WRITTEN PROBLEM
Collect all lines containing the word "where" from the data.

>> Begin DATASET EXCERPTS

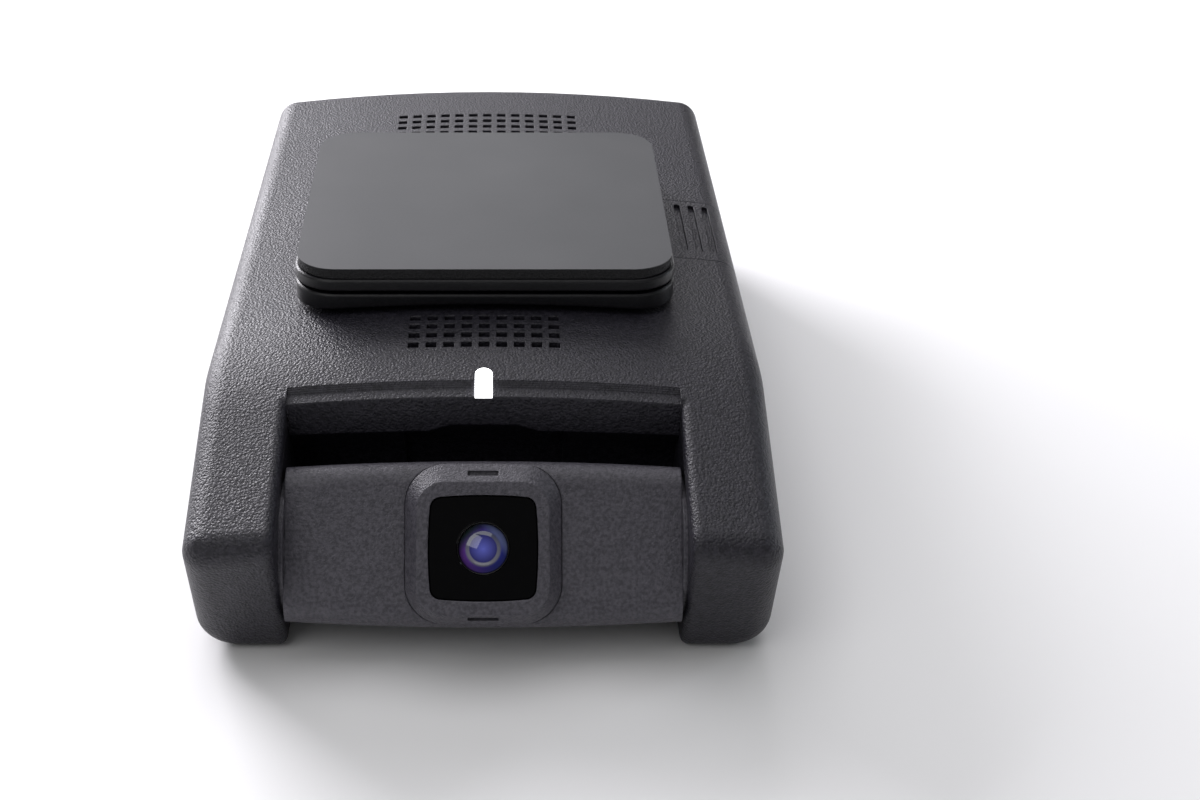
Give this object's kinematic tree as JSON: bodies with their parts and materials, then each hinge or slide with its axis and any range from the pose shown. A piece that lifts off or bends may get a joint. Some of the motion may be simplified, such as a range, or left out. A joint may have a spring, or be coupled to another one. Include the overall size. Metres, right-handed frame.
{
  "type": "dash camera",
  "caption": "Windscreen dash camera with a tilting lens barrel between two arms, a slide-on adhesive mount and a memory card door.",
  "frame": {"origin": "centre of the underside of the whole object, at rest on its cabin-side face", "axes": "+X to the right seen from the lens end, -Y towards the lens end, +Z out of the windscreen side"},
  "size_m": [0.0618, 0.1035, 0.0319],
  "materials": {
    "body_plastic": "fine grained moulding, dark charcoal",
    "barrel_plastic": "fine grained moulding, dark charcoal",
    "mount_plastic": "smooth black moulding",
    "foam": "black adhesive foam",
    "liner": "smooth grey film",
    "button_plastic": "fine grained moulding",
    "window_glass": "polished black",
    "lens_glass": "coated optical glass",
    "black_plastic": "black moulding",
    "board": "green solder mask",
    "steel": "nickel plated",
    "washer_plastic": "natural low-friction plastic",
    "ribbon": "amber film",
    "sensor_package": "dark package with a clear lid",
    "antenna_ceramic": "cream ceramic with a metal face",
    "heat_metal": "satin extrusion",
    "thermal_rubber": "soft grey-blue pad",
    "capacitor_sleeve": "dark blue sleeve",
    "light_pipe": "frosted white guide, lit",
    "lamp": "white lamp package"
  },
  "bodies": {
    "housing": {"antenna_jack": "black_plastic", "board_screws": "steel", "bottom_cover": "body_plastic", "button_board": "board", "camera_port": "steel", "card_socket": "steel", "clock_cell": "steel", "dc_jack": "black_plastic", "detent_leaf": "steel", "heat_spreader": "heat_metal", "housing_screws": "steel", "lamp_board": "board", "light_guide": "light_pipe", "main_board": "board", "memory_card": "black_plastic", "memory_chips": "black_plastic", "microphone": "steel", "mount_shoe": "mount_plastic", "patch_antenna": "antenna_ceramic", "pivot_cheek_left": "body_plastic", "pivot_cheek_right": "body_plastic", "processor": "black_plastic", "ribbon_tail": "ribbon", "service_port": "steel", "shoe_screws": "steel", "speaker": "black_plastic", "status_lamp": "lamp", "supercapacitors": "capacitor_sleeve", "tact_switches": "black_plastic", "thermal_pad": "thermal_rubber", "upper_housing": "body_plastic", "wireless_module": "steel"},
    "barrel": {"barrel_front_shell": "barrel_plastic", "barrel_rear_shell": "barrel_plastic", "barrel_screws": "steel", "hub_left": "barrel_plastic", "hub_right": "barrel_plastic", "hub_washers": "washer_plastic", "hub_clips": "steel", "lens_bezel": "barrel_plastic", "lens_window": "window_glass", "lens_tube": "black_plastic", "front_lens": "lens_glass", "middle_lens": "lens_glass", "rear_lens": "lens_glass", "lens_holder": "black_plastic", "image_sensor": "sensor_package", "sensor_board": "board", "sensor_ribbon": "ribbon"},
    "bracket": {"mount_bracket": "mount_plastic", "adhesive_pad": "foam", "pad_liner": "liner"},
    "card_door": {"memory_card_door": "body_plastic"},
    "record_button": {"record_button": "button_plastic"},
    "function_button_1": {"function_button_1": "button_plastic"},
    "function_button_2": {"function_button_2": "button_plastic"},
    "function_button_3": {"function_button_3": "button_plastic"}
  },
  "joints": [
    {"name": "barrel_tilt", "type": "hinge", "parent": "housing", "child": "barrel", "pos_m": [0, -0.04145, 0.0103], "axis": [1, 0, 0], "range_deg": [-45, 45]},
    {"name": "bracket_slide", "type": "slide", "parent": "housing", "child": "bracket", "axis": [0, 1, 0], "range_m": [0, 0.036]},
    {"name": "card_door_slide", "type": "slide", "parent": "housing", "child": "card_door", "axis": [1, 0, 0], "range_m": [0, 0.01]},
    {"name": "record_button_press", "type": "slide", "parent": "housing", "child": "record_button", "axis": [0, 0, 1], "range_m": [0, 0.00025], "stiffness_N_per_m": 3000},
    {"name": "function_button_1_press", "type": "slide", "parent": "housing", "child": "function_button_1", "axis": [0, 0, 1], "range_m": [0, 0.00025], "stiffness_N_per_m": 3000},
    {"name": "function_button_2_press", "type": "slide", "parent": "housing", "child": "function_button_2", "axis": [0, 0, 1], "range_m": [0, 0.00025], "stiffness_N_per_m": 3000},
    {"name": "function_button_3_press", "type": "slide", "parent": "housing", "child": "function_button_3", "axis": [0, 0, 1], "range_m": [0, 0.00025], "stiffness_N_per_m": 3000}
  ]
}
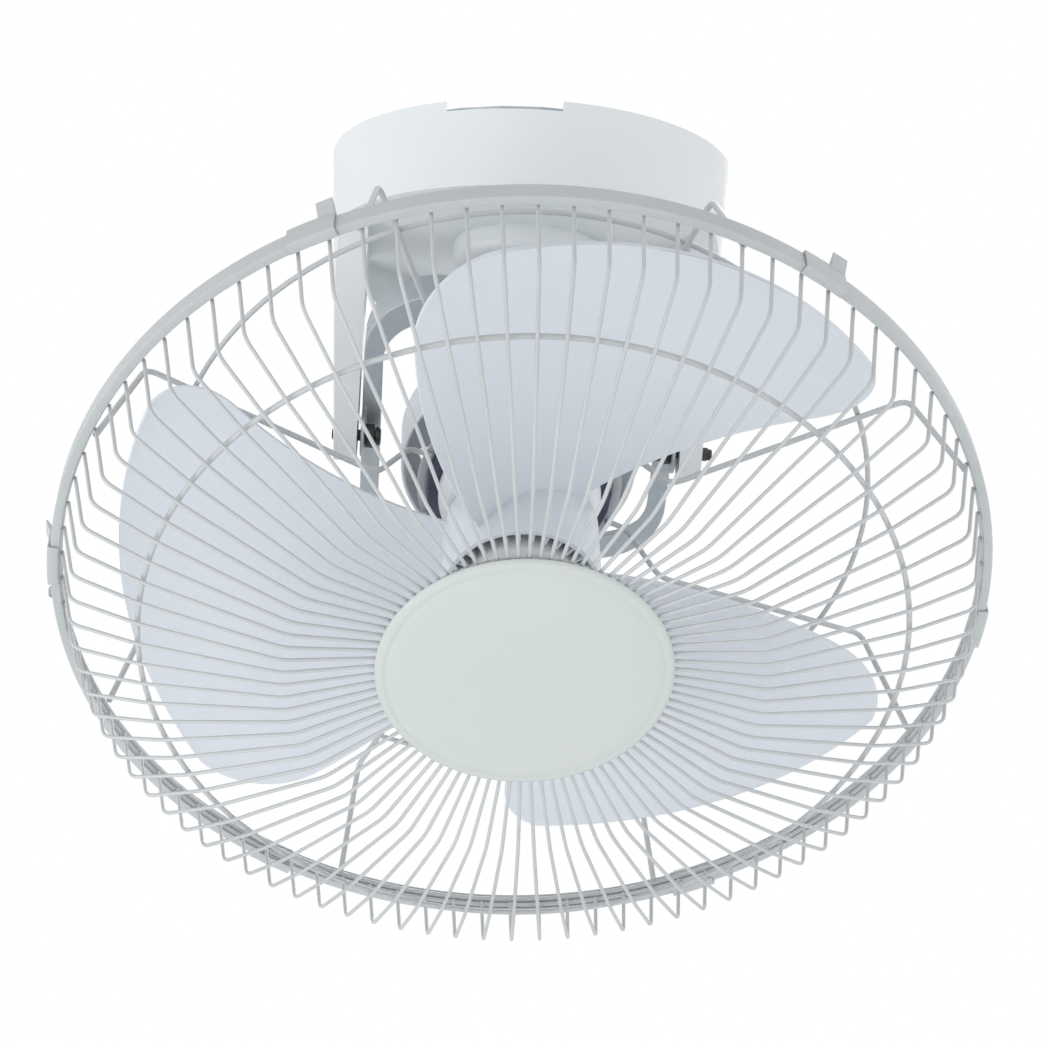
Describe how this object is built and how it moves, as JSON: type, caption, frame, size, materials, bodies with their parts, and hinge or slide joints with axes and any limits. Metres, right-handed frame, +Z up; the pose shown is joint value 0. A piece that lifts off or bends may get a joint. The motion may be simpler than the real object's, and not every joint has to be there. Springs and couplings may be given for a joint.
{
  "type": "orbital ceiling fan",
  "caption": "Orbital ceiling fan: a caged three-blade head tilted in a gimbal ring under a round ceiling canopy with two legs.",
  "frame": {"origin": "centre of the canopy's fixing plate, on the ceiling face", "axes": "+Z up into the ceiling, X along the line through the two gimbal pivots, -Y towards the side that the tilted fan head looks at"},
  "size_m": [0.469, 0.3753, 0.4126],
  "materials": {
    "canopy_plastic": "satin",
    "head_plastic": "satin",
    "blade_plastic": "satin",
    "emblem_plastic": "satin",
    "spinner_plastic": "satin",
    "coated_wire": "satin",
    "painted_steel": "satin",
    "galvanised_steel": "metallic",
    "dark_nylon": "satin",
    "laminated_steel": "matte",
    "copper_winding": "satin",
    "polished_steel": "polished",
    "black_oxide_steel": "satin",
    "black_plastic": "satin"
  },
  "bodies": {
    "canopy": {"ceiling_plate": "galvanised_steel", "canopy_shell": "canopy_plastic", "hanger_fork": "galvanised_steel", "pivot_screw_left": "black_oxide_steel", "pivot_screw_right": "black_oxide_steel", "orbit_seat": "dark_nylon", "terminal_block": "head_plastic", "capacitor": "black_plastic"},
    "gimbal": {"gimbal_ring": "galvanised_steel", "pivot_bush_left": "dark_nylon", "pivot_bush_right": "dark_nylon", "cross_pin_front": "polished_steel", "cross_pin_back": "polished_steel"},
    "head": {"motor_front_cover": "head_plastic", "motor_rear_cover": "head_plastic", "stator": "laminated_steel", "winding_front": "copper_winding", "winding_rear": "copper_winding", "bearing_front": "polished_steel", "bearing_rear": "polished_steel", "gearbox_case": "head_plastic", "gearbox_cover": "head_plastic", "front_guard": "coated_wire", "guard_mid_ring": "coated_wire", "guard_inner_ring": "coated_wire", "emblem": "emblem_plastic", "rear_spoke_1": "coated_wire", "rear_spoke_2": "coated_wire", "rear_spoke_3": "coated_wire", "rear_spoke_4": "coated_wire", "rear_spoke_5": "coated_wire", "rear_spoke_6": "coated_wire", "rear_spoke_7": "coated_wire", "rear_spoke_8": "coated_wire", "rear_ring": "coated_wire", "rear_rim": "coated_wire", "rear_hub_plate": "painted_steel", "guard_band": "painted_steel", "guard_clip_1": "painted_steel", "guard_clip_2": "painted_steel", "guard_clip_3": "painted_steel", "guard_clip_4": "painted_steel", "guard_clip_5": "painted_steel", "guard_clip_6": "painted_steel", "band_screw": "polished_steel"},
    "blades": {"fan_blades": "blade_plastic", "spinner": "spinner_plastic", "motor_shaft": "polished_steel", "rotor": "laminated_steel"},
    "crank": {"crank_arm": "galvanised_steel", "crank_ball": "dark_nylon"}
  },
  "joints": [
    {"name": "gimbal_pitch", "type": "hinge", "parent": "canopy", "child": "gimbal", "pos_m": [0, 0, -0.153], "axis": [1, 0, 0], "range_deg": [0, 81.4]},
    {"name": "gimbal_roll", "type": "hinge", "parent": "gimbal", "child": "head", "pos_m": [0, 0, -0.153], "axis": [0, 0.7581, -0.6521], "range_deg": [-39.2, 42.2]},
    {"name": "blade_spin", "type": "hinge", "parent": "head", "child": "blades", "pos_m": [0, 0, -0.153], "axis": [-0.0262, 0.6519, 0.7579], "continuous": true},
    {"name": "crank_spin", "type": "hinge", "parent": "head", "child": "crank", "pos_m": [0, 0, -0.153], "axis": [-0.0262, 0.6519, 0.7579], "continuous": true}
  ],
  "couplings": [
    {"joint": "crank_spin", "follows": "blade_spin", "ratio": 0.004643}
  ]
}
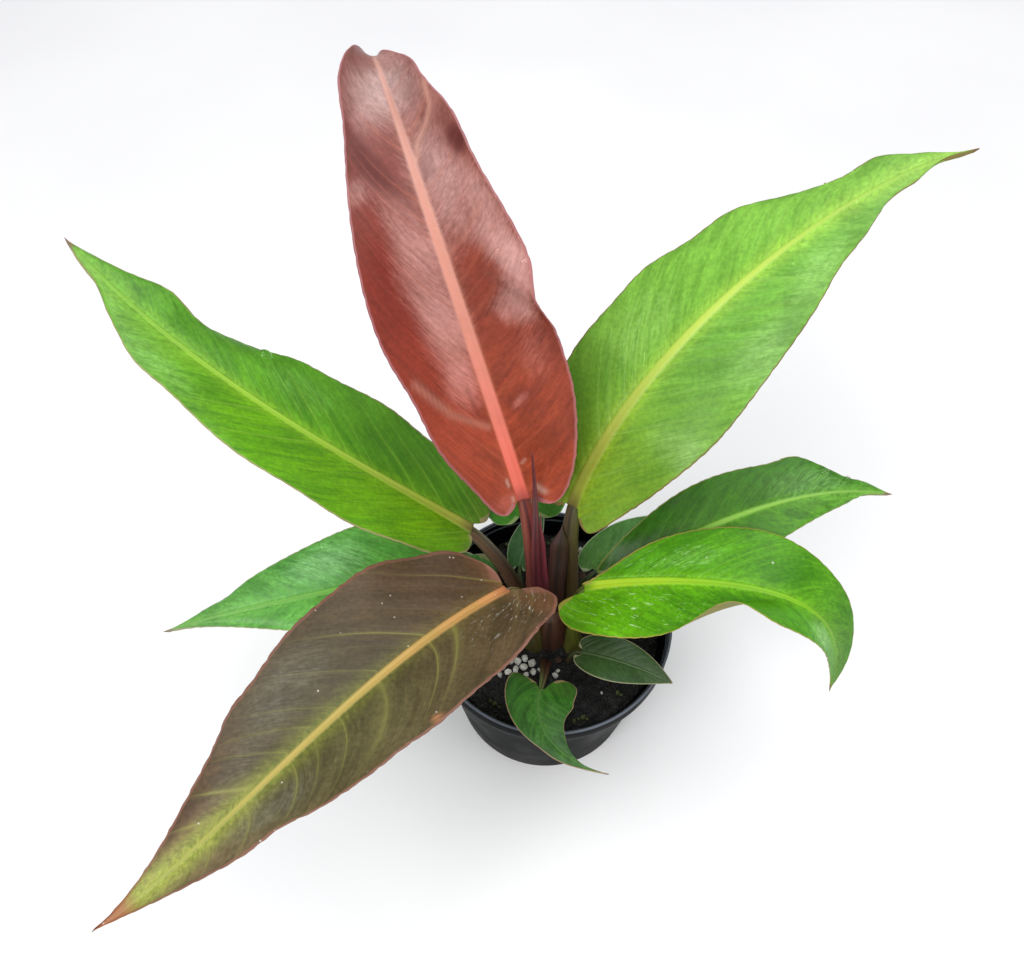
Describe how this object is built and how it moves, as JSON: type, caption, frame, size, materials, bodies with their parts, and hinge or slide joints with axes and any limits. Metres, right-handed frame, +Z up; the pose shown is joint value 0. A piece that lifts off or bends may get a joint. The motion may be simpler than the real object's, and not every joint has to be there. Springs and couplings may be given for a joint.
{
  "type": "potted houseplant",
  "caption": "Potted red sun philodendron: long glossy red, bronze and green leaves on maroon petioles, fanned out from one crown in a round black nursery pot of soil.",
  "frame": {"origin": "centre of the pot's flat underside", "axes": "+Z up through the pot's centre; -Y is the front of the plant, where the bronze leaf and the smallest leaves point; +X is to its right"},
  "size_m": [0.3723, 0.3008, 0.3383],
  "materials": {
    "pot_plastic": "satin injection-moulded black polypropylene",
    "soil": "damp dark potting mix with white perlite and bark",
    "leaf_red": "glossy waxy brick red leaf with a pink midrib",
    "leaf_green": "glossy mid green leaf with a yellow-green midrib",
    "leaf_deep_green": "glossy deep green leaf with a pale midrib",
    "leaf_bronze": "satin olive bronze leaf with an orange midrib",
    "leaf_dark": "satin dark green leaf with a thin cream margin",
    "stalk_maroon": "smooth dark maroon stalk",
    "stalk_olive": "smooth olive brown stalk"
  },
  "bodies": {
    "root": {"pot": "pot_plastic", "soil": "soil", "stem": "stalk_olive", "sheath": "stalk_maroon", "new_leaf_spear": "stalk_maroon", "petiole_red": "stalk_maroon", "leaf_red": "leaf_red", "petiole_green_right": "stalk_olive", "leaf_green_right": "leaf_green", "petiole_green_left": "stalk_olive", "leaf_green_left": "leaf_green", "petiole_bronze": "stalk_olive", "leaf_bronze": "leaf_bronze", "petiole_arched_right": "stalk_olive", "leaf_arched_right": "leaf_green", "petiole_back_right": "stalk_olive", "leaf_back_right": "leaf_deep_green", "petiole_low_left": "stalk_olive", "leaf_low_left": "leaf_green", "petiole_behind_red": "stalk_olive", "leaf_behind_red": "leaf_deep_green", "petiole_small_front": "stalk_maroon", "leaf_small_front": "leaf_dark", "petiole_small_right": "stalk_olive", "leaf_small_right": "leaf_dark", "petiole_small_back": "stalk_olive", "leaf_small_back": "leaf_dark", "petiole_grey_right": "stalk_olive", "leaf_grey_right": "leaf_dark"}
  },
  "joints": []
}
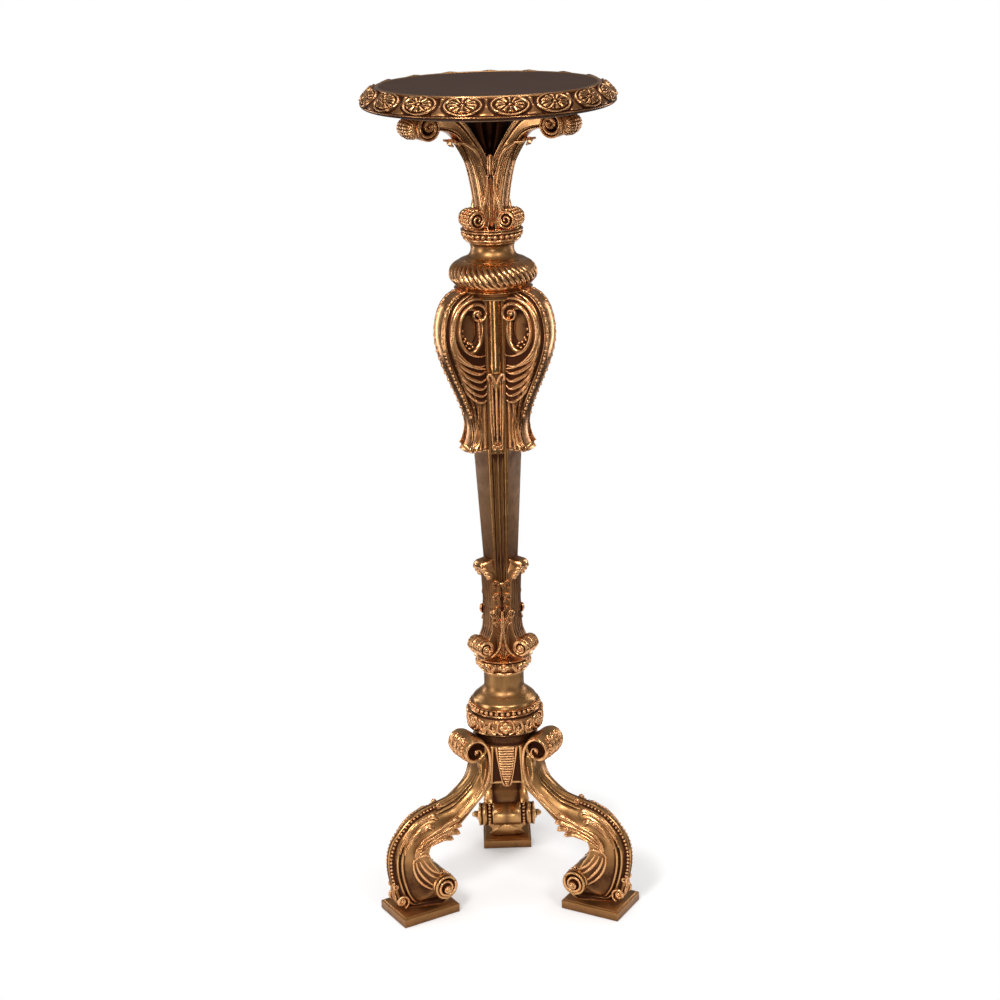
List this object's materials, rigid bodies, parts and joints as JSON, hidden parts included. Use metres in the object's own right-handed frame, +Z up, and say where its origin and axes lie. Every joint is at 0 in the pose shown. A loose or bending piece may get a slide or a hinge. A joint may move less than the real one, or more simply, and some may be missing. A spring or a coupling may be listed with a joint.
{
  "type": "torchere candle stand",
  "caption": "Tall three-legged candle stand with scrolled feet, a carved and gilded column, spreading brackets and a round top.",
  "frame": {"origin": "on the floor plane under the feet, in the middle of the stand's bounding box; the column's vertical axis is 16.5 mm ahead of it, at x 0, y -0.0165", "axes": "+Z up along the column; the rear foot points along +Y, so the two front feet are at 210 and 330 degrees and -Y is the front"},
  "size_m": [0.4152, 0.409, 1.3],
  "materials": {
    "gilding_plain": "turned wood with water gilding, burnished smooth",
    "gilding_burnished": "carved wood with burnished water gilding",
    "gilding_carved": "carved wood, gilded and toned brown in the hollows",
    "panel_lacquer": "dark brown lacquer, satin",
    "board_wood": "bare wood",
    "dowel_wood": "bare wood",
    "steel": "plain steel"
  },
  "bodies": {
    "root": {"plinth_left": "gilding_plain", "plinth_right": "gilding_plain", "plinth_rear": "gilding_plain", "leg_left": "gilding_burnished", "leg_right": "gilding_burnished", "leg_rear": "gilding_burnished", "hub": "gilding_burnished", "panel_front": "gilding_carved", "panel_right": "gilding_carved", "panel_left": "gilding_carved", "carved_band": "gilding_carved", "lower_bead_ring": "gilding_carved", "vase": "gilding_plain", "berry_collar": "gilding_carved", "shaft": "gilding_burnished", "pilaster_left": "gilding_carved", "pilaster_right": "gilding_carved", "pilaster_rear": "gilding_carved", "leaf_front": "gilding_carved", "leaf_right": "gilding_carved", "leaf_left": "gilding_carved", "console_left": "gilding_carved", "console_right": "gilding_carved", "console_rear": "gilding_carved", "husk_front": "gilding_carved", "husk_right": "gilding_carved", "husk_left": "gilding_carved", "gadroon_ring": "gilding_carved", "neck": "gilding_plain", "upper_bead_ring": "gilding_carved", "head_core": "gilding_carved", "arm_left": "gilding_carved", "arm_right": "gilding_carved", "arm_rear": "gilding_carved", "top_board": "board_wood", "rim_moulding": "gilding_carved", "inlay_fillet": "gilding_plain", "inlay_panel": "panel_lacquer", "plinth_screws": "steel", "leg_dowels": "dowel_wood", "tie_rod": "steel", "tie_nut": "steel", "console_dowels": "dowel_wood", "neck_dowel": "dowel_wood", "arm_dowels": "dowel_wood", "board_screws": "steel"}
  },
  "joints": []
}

>> End DATASET EXCERPTS

COMPLETE RESPONSE
  "frame": {"origin": "centre of the pot's flat underside", "axes": "+Z up through the pot's centre; -Y is the front of the plant, where the bronze leaf and the smallest leaves point; +X is to its right"},
List this object's materials, rigid bodies, parts and joints as JSON, hidden parts included. Use metres in the object's own right-handed frame, +Z up, and say where its origin and axes lie. Every joint is at 0 in the pose shown. A loose or bending piece may get a slide or a hinge. A joint may move less than the real one, or more simply, and some may be missing. A spring or a coupling may be listed with a joint.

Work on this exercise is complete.